The Glasnost Defense Fund was founded in 1991 to defend the rights of journalists and to advocate freedom of the press throughout the territory of the former Soviet Union. Alexey Simonov is also a member of the Union of Russian journalists and the Moscow Helsinki Group.

Accreditation for foreign journalists reporting from inside Russia was debated at the Barents Press annual meeting.

The journalist network has recently made a call to the Prime Ministers of the Barents Region to abolish the demand for journalist accreditation. Barents Press hopes this will be included in the new declaration outlining the future of the Barents cooperation. The new, so-called Kirkenes-declaration II, will be signed in early June.

Alexey Simonov says the way the demand for accreditation is interpreted today is unlawful.

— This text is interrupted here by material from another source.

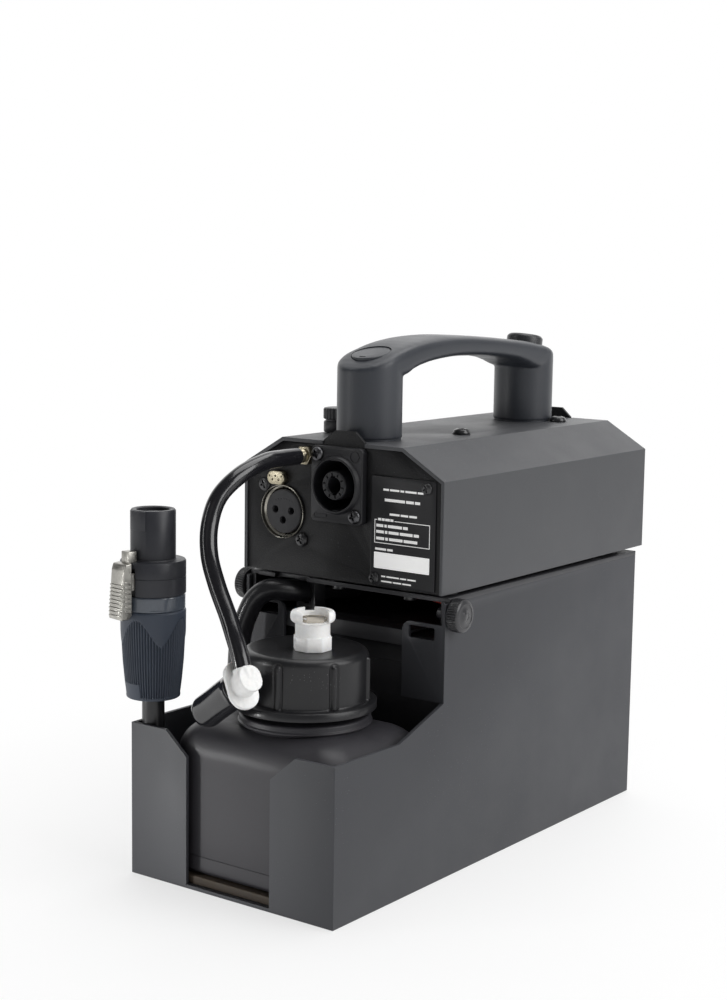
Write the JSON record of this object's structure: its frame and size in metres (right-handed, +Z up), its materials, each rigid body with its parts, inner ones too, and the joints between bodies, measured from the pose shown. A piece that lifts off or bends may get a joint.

“The text in the journalist accreditation law says its aim is to help journalists to get access to information. Today, accreditation is used to hinder journalists’ access to information,” says Simonov. 

“In the same way, accreditation is a way to stop foreign journalists.”

“FSB can place a foreign journalist on the PNG-list (Persona Non Grata) without having to give any reasons. Who ends up on the list and why is unknown for the public as well as for the person who suddenly find himself unwanted,” explains the chairman of the Glasnost Foundation.